Updated notes on Bayesian estimates of Fst
I included a few details about the Bayesian model that Hickory uses that weren’t in the notes I posted earlier – the among population allele frequency distribution and extending the model to includ locus- and population-specific effects. I’ve edited the notes to include those details, and you’ll find new HTML and PDF versions on the website. They’ll appear in the consolidated “book” version of the notes in mid-late December.
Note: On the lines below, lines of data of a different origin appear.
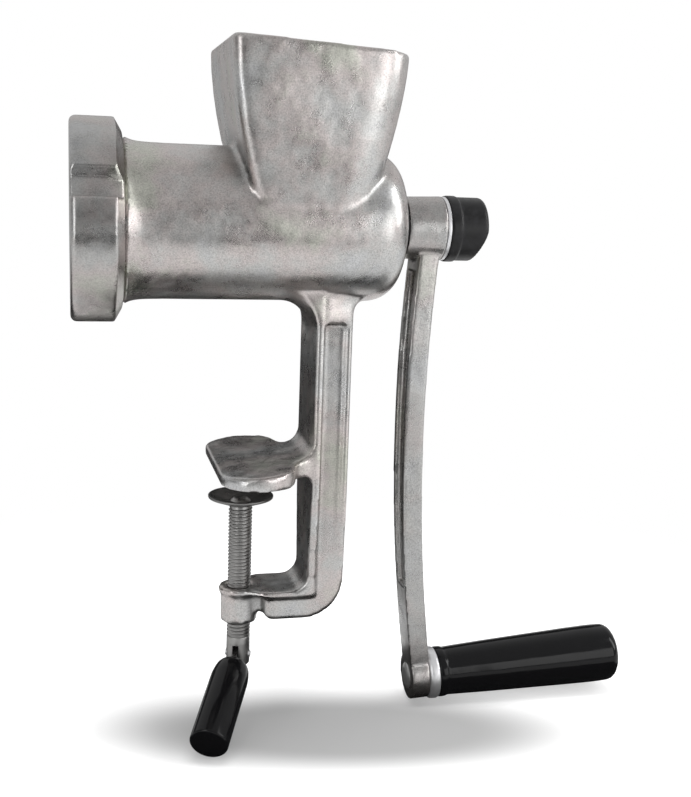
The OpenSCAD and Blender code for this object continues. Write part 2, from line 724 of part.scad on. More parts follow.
// Clamp screw, the loose cup on its tip and the folding grip in its slotted end
cup_top_z = -cup_drop;
cup_floor_z = cup_top_z - cup_h;
neck_d = 6;
screw_top_z = cup_floor_z - cup_t - face_gap;
screw_end_z = screw_top_z - screw_len;
pin_z = screw_end_z + pin_up;
pin_stand = 0.4;
screw_chamfer = 1;
rivet_t = 1.6;
cup_floor_r = neck_d / 2 + 2.4;
module pressure_cup() color(steel_grey) rotate_extrude() difference() {
    polygon([[neck_d / 2 + running, cup_floor_z - cup_t], [cup_floor_r, cup_floor_z - cup_t],
             [cup_d / 2, cup_top_z - cup_t * 0.7], [cup_d / 2, cup_top_z],
             [neck_d / 2 + running, cup_top_z]]);
    polygon([[0, cup_floor_z], [cup_floor_r - cup_t / 2, cup_floor_z], [cup_d / 2 - cup_t, cup_top_z - cup_t * 0.3],
             [cup_d / 2 - cup_t, cup_top_z + 1], [0, cup_top_z + 1]]);
}
module clamp_screw() color(steel_grey) difference() {
    union() {
        translate([0, 0, screw_end_z + screw_chamfer]) cylinder(d = screw_d, h = screw_len - screw_chamfer);
        translate([0, 0, screw_end_z])
            cylinder(d1 = screw_d - 2 * screw_chamfer, d2 = screw_d, h = screw_chamfer);
        translate([0, 0, screw_top_z - 1]) cylinder(d = neck_d, h = cup_t + 2 * face_gap + 2);
        translate([0, 0, cup_floor_z + face_gap]) cylinder(d1 = neck_d + 3, d2 = neck_d - 1, h = rivet_t);
    }
    rotate(-lever_turn) {
        translate([-slot_w / 2, -screw_d, screw_end_z - 1]) cube([slot_w, 2 * screw_d, fork_len + 1]);
        translate([-screw_d, 0, pin_z]) rotate([0, 90, 0]) cylinder(d = lever_pin_d, h = 2 * screw_d);
    }
}
module lever_pin() color(bright_steel)
    rotate(-lever_turn) translate([-screw_d / 2 - pin_stand, 0, pin_z]) rotate([0, 90, 0])
        cylinder(d = lever_pin_d, h = screw_d + 2 * pin_stand);

// Frame of the folding grip: it runs along +Z from the hinge pin
module lever_place() {
    rotate(-lever_turn) translate([0, 0, pin_z]) rotate([90 + lever_droop, 0, 0]) children();
}
tongue_t = slot_w - 0.6;
tongue_depth = 24;
lever_dome_r = 7;
lever_chamfer = 1.2;
module lever_tongue() color(steel_grey) lever_place() difference() {
    rotate([0, -90, 0]) translate([0, 0, -tongue_t / 2]) linear_extrude(tongue_t) {
        circle(d = tongue_w);
        translate([0, -tongue_w / 2]) square([lever_reach + tongue_depth, tongue_w]);
    }
    rotate([0, 90, 0]) translate([0, 0, -tongue_t]) cylinder(r = lever_pin_d / 2 + running, h = 2 * tongue_t);
}
module lever_grip() color(black_plastic) lever_place() difference() {
    translate([0, 0, lever_reach]) rotate_extrude() difference() {
        square([lever_d / 2, lever_len]);
        translate([lever_d / 2 - lever_dome_r, lever_dome_r]) difference() {
            translate([0, -lever_dome_r - 1]) square(lever_dome_r + 1);
            circle(r = lever_dome_r);
        }
        translate([lever_d / 2 - lever_chamfer, lever_len]) rotate(-45) square(2 * lever_chamfer);
    }
    translate([-tongue_t / 2, -tongue_w / 2, 0]) cube([tongue_t, tongue_w, lever_reach + tongue_depth]);
}

body();
bush();
plate_key();
auger();
auger_pin();
knife();
plate();
ring_nut();
crank();
crank_washer();
crank_screw_stud();
crank_screw_knob();
grip_axle();
grip_collar();
grip();
grip_end_washer();
pressure_cup();
clamp_screw();
lever_pin();
lever_tongue();
lever_grip();
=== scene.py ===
"""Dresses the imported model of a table-clamp meat grinder: finishes, fine shapes, floor, light and camera."""
import json
import math

import bmesh
import bpy
from bpy.props import FloatProperty, FloatVectorProperty, IntProperty, PointerProperty
from mathutils import Matrix, Vector


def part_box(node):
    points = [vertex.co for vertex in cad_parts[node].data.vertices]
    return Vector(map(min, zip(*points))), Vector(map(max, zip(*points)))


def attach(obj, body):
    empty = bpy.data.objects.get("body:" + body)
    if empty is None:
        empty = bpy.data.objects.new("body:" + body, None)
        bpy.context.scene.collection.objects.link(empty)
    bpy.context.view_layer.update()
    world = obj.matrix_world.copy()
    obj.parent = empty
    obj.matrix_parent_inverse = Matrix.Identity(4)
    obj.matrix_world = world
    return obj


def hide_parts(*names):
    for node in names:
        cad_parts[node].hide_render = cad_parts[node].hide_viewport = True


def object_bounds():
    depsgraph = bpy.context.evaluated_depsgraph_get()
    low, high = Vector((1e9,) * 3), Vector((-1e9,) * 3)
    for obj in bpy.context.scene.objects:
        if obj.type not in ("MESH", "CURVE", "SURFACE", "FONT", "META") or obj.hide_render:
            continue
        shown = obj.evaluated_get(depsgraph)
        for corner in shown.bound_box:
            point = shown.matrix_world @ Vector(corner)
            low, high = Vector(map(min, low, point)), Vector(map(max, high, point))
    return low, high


bl_info = {
    "name": "Meat grinder",
    "version": (1, 0, 0),
    "blender": (4, 5, 0),
    "location": "View3D > Sidebar > Grinder",
    "description": "Builds the fine shapes and finishes of a table-clamp meat grinder",
    "category": "Object",
}

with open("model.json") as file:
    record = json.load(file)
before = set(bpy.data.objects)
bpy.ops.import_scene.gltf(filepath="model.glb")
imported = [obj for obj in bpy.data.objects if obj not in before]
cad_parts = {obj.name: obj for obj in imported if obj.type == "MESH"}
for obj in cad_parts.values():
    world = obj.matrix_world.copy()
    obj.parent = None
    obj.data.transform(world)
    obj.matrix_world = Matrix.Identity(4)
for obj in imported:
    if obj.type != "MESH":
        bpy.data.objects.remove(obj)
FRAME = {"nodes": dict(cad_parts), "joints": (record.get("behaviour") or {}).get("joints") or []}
NODES = FRAME["nodes"]
JOINTS = {joint["name"]: joint for joint in FRAME["joints"]}
CAD_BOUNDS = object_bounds()
MM = 0.001
PHOTO_HEIGHT = 797


def low(node):
    """Lowest corner of a node's box."""
    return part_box(node)[0]


def high(node):
    """Highest corner of a node's box."""
    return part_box(node)[1]


def frame_at(point, axis):
    """Frame at a point, with its Z along the axis and its X level or downwards."""
    along = Vector(axis).normalized()
    across = Vector((0, 1, 0)) if abs(along.y) < 0.1 else Vector((0, 0, 1))
    return Matrix.Translation(point) @ Matrix((across.cross(along), across, along)).transposed().to_4x4()


def turned(node, frame):
    """Start, end and largest radius of a node about the Z axis of a frame."""
    to_frame = frame.inverted()
    points = [to_frame @ vert.co for vert in NODES[node].data.vertices]
    along = [point.z for point in points]
    return min(along), max(along), max(point.xy.length for point in points)


# Axes that the turned pieces lie on

BARREL_Z = JOINTS["crank_spin"]["pos_m"][2]
BARREL = frame_at((0, 0, BARREL_Z), JOINTS["crank_spin"]["axis"])
HANDLE = frame_at(JOINTS["handle_spin"]["pos_m"], JOINTS["handle_spin"]["axis"])
SCREW = Matrix.Identity(4)


# Sizes and colours a user would change

class GrinderCasting(bpy.types.PropertyGroup):
    voxel: FloatProperty(
        name="Casting grid", description="Cell size that the casting is rebuilt at",
        default=1.05 * MM, min=0.5 * MM, subtype="DISTANCE", precision=5)
    rounds: IntProperty(
        name="Fillet rounds", description="How often the casting's edges are relaxed", default=7, min=0)
    small_voxel: FloatProperty(
        name="Small part grid", description="Cell size that the nut, crank and feed screw are rebuilt at",
        default=0.62 * MM, min=0.3 * MM, subtype="DISTANCE", precision=5)
    small_rounds: IntProperty(
        name="Small part rounds", description="How often the small parts' edges are relaxed",
        default=4, min=0)
    barrel_radius: FloatProperty(
        name="Barrel radius", description="Outside of the barrel behind its collar",
        default=30 * MM, subtype="DISTANCE", precision=5)
    collar_height: FloatProperty(
        name="Collar height", description="How far the barrel's collar stands out at the ring nut",
        default=1.9 * MM, subtype="DISTANCE", precision=5)
    nut_turn: FloatProperty(
        name="Nut turn", description="How far the ring nut is screwed round when tight",
        default=math.radians(14), subtype="ANGLE")


class GrinderThreads(bpy.types.PropertyGroup):
    screw_lead: FloatProperty(
        name="Screw lead", description="Lead of the clamp screw",
        default=1.5 * MM, subtype="DISTANCE", precision=5)
    screw_height: FloatProperty(
        name="Screw thread height", description="Height of the clamp screw's thread",
        default=0.5 * MM, subtype="DISTANCE", precision=5)


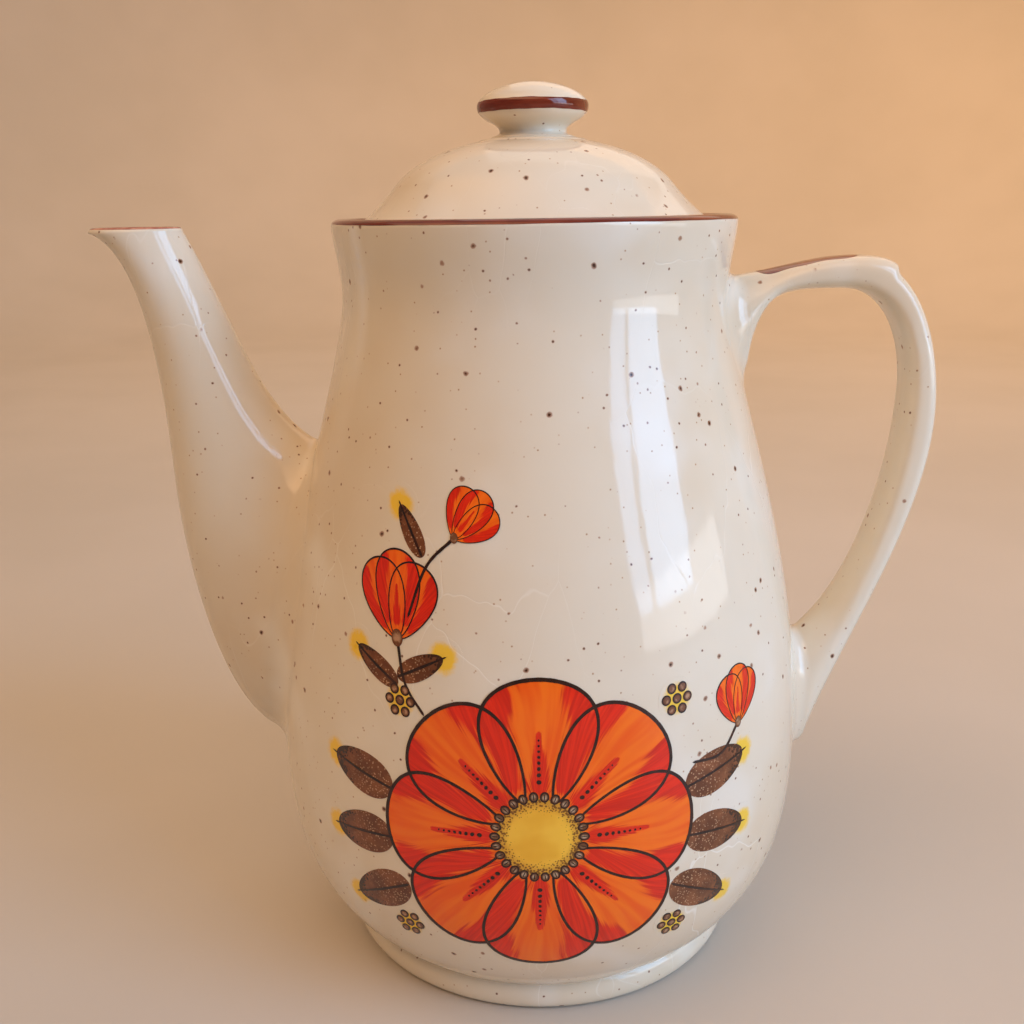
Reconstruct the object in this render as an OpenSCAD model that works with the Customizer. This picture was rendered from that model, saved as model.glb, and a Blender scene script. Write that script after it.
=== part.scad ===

Quick update on today’s lecture
In addition to the additional reading on F-statistics that I already provided in the lecture detail associated with today’s lecture, I just added a link to an R notebook that delves a bit more into how Bayesian inference is typically implemented and that illustrates a bit better how the likelihood, prior, and posterior are related to one another. We’ll spend some time exploring these ideas at the start of today’s lecture
Lab exercise #3 posted
I just posted the notes and data for Lab #3. You’ll find them in the Lab Schedule as usual. As I’ll explain in lecture, we’re going to use LEA instead of STRUCTURE for this exercise. STRUCTURE has some significant advantages over LEA, but LEA runs much faster. More importantly, I haven’t been able to get STRUCTURE to run on my MacBook since I upgraded it to Big Sur. If you have a Mac and you’d like to try getting STRUCTURE to run, I’d be delighted if you figured out how. But even if you do figure it out, I recommend that you use LEA for this project. Analyzing the data with STRUCTURE would take a very long time.
Next week Project #1 will build on the analysis you do this week with LEA to compare it with a different method (DAPC) and to address some of the questions that the authors of the paper from which these data were extracted.
A quick note about R notebooks
Many of you submitted lab assignments in a format that made it clear that you already know about R notebooks. We’ll spend a little time discussing them in class this morning, including the best way for you to send me an R notebook from a lab assignment. In the meantime, here’s a link to a quick introduction to R notebooks (and another to a blog post I made several years ago after I belatedly discovered how useful they are). I’ll also add the quick introduction link to the lab resources for this week’s lab.
Lab for the week of 6 September
Yes, I know that Monday is Labor Day. I hope that you enjoy the day off and that you’re not working, but the week still starts on Monday, even if you don’t look at this until Tuesday. I’ve posted the link to the lab on the Lab Schedule page. You’ll see when you visit that one of the R packages you’ll be using this week is a bit more complicated than usual. Even if you don’t plan to work on the rest of the lab exercise until later in the week, please try to install Hickory as soon as you can so that we can troubleshoot any problems that arise.
Someday I may find the time to chant the incantations I need to chant to turn Hickory into a regular R package that can live on CRAN, but that won’t happen until sometime next year, if it happens at all.